Dochodzenie przejął wydział ochrony państwa w Landowym Urzędzie Kryminalnym (LKA), zajmujący się przestępstwami popełnianymi z pobudek politycznych. Biuro prasowe berlińskiej policji poinformowało, że na razie nie ma żadnych nowych ustaleń dotyczących incydentu. Policja przeanalizuje nagrania z kamer znajdujących się na terenie polskiego przedstawicielstwa dyplomatycznego.
Jak dowiedział się reporter TVN24 Sebastian Napieraj, kamery monitoringu zarejestrowały zakapturzonego człowieka, który przerzuca kanister przez ogrodzenie ambasady.
Rzecznik policji w Berlinie Carsten Mueller powiedział, że w laboratorium kryminalistycznym przeprowadzane są badania zawartości kanistra.

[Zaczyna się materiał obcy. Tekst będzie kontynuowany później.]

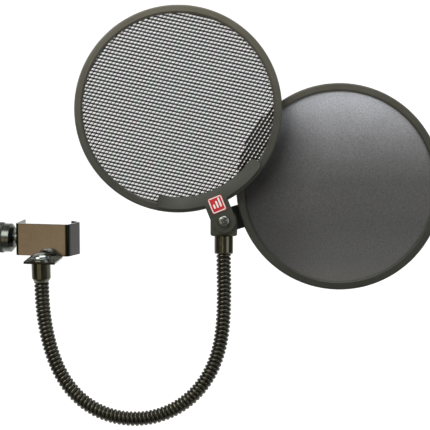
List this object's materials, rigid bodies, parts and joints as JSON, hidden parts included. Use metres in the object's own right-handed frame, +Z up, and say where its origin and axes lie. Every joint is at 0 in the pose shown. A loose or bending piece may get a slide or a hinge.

Wrzucili kanister na teren ambasady
Pracownik placówki znalazł pojemnik w niedzielę rano za bramą budynku przy Lassenstrasse w dzielnicy Grunewald w zachodniej części stolicy Niemiec. W kanistrze tkwił nadpalony fragment tkaniny. Nie doszło do pożaru. Nikt nie odniósł obrażeń - podała policja w opublikowanym w niedzielę na stronie internetowej komunikacie. Tego samego dnia późnym wieczorem MSZ poinformowało na Twitterze, że niemiecka policja "wszczęła postępowanie w sprawie usiłowania podpalenia" i ze względu na to postępowanie resort nie udziela dodatkowych informacji o sprawie.